Semantic Pre-Aggregation Rollups

Semantic-layer queries can now be served from locally-materialized Parquet rollups instead of round-tripping to the warehouse, with a background worker that keeps them fresh.
  • Background pre-aggregation worker — A coordinator-driven worker evaluates each rollup’s refresh_key, rebuilds stale rollups in parallel, and materializes results to local Parquet via a hot-swap rename.
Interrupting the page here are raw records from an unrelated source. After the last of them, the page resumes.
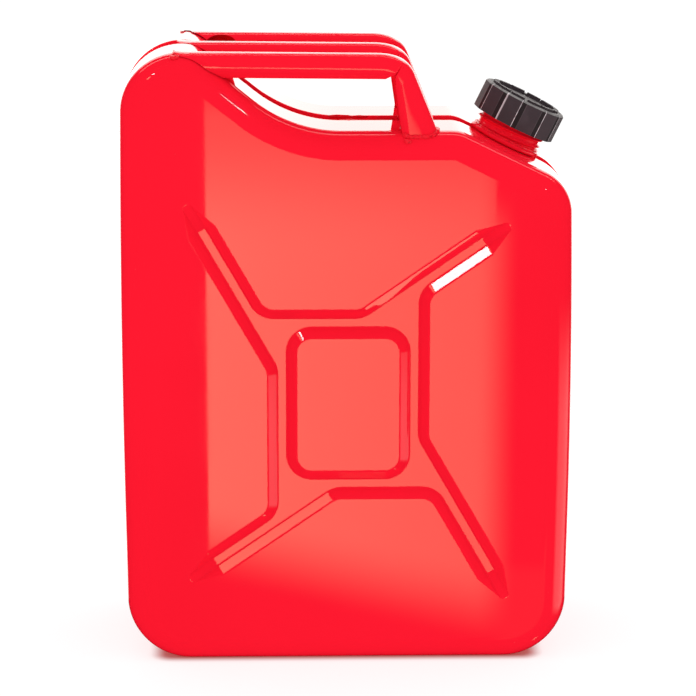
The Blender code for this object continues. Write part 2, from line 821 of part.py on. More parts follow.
def breather_path():
    """Route of the air pipe from the neck's mouth down and along to the hump's air space."""
    neck = neck_matrix()
    across = -(NECK_RADIUS - NECK_WALL - CLEARANCE - BREATHER_RADIUS)
    mouth = neck @ Vector((across, 0, NECK_ABOVE - BREATHER_RADIUS))
    inside = neck @ Vector((across, 0, -NECK_BELOW - BREATHER_BEND))
    below_groove = notch_floor() - GROOVE_DEPTH - SHEET - BREATHER_DROP
    slope = Vector((-math.cos(NOTCH_ANGLE), 0, math.sin(NOTCH_ANGLE)))
    turn_up = Vector((notch_left(), 0, below_groove))
    end = turn_up + slope * BREATHER_RISE
    return mouth, inside, Vector((inside.x - BREATHER_BEND, 0, below_groove)), turn_up, end


def make_breather():
    """Thin air pipe, hollow and open at both ends."""
    mouth, inside, level, turn_up, end = breather_path()
    stops = [mouth, inside, level, turn_up, end]
    points = [mouth]
    for k in range(1, len(stops) - 1):
        before, corner, after = stops[k - 1], stops[k], stops[k + 1]
        reach = min(BREATHER_BEND, (before - corner).length / 2, (after - corner).length / 2)
        start = corner + (before - corner).normalized() * reach
        finish = corner + (after - corner).normalized() * reach
        for step in range(BEND_STEPS + 1):
            part = step / BEND_STEPS
            points.append(bend_point(start, corner, finish, part))
    points.append(end)
    mesh = tube_mesh("breather_tube", points, BREATHER_RADIUS, 2, caps=False)
    piece = add_piece("breather_tube", mesh, BARE_STEEL)
    shade_round(mesh, math.radians(60))
    thicken(piece, BREATHER_WALL)


def main():
    """Build the can."""
    hole = neck_hole()
    skin = pressed_skin()
    make_half_shell("rear_half_shell", mirrored(skin), hole)
    make_half_shell("front_half_shell", skin, hole)
    make_seam_weld(hole)
    envelope = shell_envelope("shell_envelope")
    places = {"front": -handle_spacing(), "middle": 0.0, "rear": handle_spacing()}
    for place_name, y in places.items():
        make_handle("handle_bar_" + place_name, y, envelope)
    axis = make_neck_axis()
    make_collar(axis)
    make_spout(axis)
    make_gasket(axis)
    make_cap(axis)
    make_breather()


clear_scene()
PARTS = make_collection("metal_jerry_can")
CUTTERS = make_collection("cutters")
main()
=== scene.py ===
"""Looks of the red pressed steel jerry can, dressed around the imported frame.

Units are metres, +Z is up. The broad faces look along -Y (front) and +Y (rear), the neck is at +X.
"""

import logging
import math
from collections.abc import Callable, Iterable
from dataclasses import dataclass, field
from enum import Enum

import bmesh
import bpy
from mathutils import Matrix, Vector
from mathutils.bvhtree import BVHTree


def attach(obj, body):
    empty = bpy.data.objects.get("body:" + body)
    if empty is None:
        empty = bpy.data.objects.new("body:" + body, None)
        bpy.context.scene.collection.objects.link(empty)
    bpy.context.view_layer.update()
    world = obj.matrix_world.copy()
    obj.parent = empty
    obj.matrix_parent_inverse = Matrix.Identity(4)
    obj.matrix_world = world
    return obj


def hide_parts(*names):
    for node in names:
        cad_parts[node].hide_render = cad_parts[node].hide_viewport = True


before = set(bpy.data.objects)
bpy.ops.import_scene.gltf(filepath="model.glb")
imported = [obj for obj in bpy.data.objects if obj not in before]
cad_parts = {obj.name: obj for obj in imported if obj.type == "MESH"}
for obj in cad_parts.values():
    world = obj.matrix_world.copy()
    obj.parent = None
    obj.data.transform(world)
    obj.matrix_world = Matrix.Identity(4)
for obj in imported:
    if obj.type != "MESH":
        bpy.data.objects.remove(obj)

log = logging.getLogger("jerry_can")
MM = 0.001
Point = tuple[float, float, float]
Colour = tuple[float, float, float]
Ring = list[bmesh.types.BMVert]
# Where a soft step starts and ends, and the four places of a band with a soft step at both sides.
Edge = tuple[float, float]
Band = tuple[float, float, float, float]


class Body(Enum):
    """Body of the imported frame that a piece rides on."""

    CAN = "can"
    CARRIER = "cap_carrier"
    CAP = "cap"


# Node trees

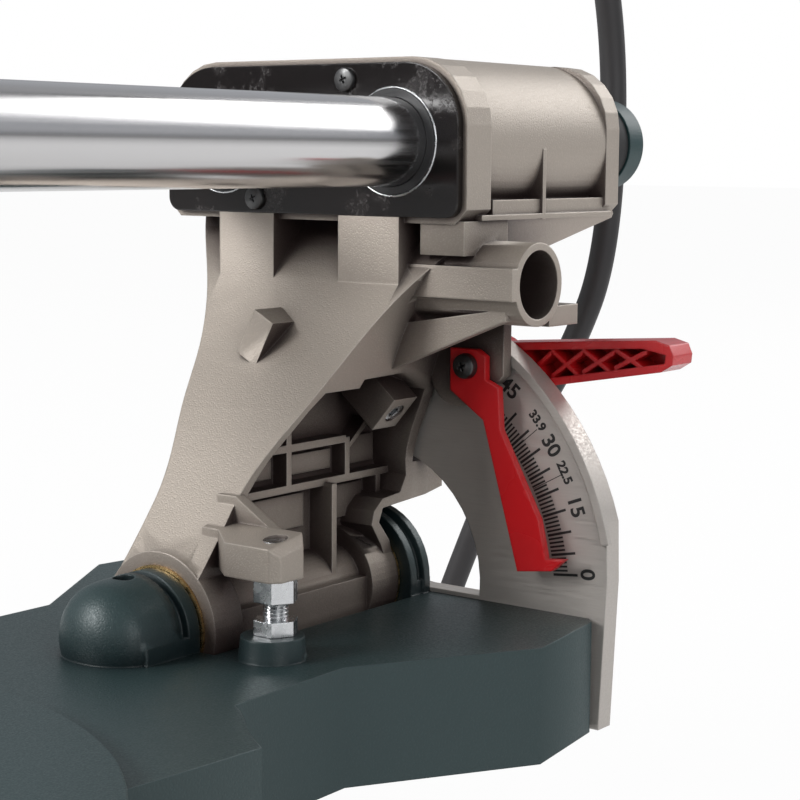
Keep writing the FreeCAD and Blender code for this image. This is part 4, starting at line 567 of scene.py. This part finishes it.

Empty rollups don’t poison the manifest, and crash-recovered cycles are retried from scratch on the next tick.
  • Fast path on every semantic query surface — The local Parquet path is wired into every place semantic queries execute: workflow and procedure semantic_query steps, the IDE Run button on /semantic, the analytics agent pipeline (both serial and fan-out execution), and the Builder’s semantic_compiler tool. When a query matches a fresh rollup, it serves from Parquet via an in-process DuckDB instance; otherwise it falls back to the warehouse.
  • Three-layer freshness — Per-query freshness is verified by an in-memory cache, the on-disk manifest’s build_date (which survives restarts), and a SQL refresh_key check against the warehouse. The operator-configurable pre_aggregations.refresh_worker.renewal_threshold controls how aggressively the worker rebuilds.
  • Pre-aggregation badge in the UIQueryExecuted events now carry an is_preagg flag. Analytics agent thread SQL blocks, workflow semantic_query results, and procedure runs all surface a Pre-aggregated badge so users can see at a glance which queries served from a rollup.
  • Rollup explorer integration — The semantic explorer surfaces rollup detail with click-to-apply dimensions and measures, so it’s easy to see which rollups feed which questions.

Workspaces in Git Subdirectories

Oxy now supports git repositories where the workspace lives in a subdirectory, not at the repo root — a common pattern when several Oxy workspaces share a single repo.
  • Automatic git root discovery — Workspace tooling now walks up from the workspace directory to find the actual .git entry, mirroring git’s own discovery behavior. Git operations resolve to the correct repo regardless of where in the tree the workspace lives.
  • Correct GitHub URLs from the IDE header — Links from the IDE now include the subdirectory path (/tree/<branch>/packages/my-app) so they jump to the right folder on GitHub. Workspaces at the repo root continue to work unchanged.

Platform Improvements

Pre-Aggregation Reliability

  • Crash-recovery for stuck pre-aggregation cycles — Any pre-aggregation runs left in running at startup are now marked failed so the next tick can retry from scratch, instead of blocking the worker indefinitely. Database errors during recovery are logged rather than silently swallowed.
  • Workspace-scoped pre-aggregation runs — Pre-aggregation runs now carry a workspace_id so the worker schedules and tracks them per tenant. Fixes a compile-time regression where the background worker hadn’t been updated to the new run-insertion signature.
  • Defensive overflow handling on Every intervals — Extremely large Every interval values no longer cause spurious continuous rebuilds. The overflow case is logged with the interval and rollup hash and treated as “always fresh” until the misconfiguration is corrected.

Workspace Examples

  • Missing example view restored — The starter workspace shipped without one of its expected example .view.yml files, which broke a downstream example dashboard. The missing view is now included again so oxy init workspaces work end-to-end out of the box.